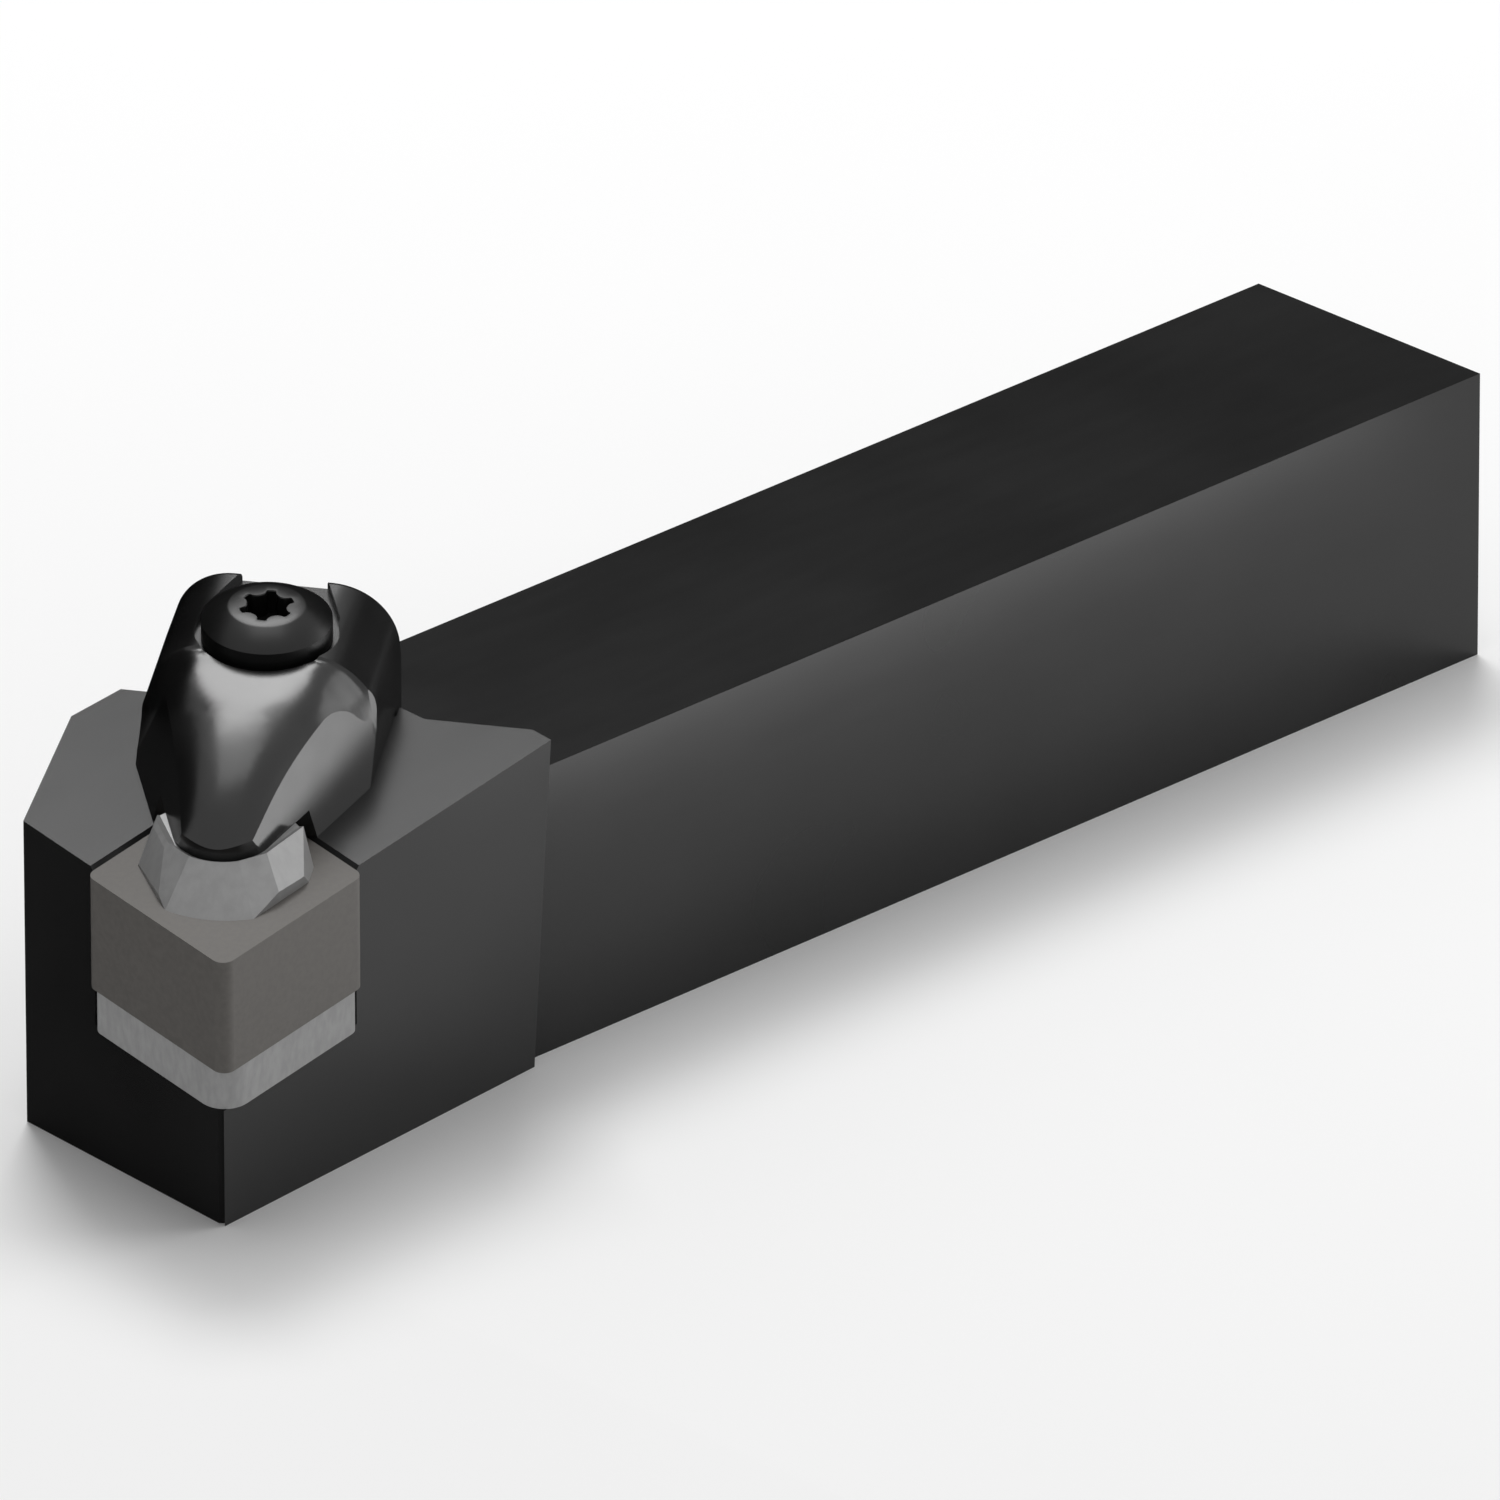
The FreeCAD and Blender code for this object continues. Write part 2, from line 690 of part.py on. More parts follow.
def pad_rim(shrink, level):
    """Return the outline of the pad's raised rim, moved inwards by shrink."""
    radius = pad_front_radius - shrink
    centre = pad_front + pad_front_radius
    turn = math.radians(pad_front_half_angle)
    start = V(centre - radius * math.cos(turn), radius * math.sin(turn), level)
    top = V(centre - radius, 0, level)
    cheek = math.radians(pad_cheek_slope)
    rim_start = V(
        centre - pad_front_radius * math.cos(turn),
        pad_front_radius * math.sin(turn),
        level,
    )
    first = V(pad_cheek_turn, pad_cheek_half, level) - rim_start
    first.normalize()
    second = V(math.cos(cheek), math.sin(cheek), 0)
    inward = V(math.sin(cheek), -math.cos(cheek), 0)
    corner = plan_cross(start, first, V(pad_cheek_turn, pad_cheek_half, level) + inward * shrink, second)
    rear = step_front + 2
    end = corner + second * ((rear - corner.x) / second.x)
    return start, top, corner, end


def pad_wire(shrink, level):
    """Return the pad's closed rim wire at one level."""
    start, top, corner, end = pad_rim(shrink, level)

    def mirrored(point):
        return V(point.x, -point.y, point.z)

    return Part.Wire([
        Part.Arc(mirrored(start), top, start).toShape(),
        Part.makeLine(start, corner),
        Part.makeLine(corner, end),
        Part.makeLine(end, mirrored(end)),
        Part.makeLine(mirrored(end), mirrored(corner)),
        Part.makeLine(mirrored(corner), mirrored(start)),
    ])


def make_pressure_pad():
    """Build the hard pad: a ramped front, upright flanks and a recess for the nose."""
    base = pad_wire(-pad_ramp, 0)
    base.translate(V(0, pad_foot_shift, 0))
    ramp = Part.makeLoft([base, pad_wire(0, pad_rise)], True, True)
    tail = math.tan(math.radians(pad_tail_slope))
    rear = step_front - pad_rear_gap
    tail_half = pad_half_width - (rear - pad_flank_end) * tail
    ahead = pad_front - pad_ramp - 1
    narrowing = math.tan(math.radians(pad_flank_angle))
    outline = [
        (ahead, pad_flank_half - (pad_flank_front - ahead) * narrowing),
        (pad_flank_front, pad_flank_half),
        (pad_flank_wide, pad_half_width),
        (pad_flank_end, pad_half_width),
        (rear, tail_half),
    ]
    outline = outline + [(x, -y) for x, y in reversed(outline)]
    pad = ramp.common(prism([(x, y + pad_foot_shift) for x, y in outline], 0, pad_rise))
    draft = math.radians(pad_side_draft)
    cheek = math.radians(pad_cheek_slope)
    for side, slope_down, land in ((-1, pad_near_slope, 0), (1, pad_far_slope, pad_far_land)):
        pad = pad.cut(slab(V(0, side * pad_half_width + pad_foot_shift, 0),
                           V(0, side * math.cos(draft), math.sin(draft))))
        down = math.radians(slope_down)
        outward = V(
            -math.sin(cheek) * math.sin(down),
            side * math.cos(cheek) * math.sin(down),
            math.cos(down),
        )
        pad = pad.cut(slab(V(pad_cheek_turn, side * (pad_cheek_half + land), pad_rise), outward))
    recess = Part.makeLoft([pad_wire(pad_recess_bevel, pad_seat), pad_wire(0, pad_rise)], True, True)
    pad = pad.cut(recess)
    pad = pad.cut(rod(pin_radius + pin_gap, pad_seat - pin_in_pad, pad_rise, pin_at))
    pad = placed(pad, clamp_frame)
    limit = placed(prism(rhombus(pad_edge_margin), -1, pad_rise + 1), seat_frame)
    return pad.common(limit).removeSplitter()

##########

▶ [Task requirements] Exactly as they stand, set down the lines from the top of the data through the line with "return start, top, corner, end".

▶ [Written solution]
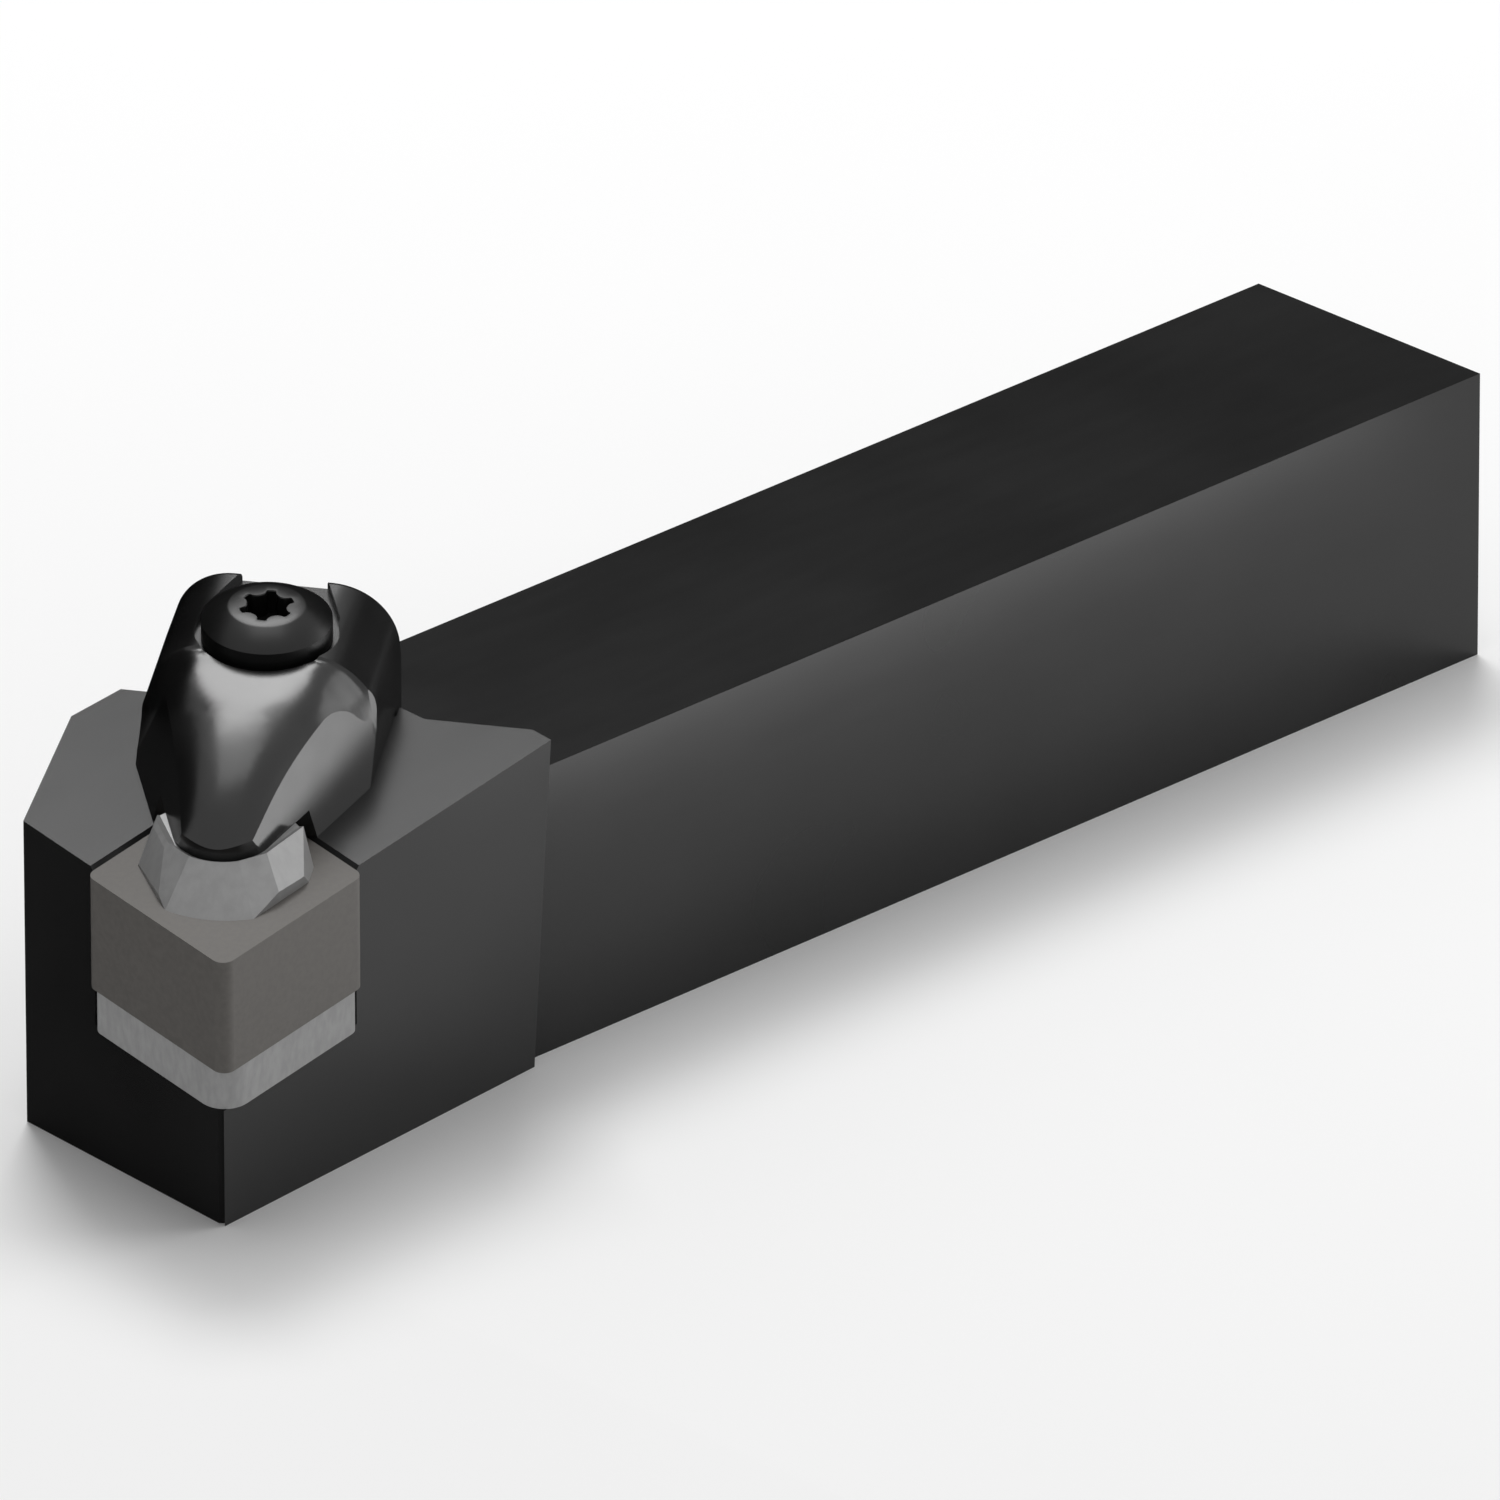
The FreeCAD and Blender code for this object continues. Write part 2, from line 690 of part.py on. More parts follow.
def pad_rim(shrink, level):
    """Return the outline of the pad's raised rim, moved inwards by shrink."""
    radius = pad_front_radius - shrink
    centre = pad_front + pad_front_radius
    turn = math.radians(pad_front_half_angle)
    start = V(centre - radius * math.cos(turn), radius * math.sin(turn), level)
    top = V(centre - radius, 0, level)
    cheek = math.radians(pad_cheek_slope)
    rim_start = V(
        centre - pad_front_radius * math.cos(turn),
        pad_front_radius * math.sin(turn),
        level,
    )
    first = V(pad_cheek_turn, pad_cheek_half, level) - rim_start
    first.normalize()
    second = V(math.cos(cheek), math.sin(cheek), 0)
    inward = V(math.sin(cheek), -math.cos(cheek), 0)
    corner = plan_cross(start, first, V(pad_cheek_turn, pad_cheek_half, level) + inward * shrink, second)
    rear = step_front + 2
    end = corner + second * ((rear - corner.x) / second.x)
    return start, top, corner, end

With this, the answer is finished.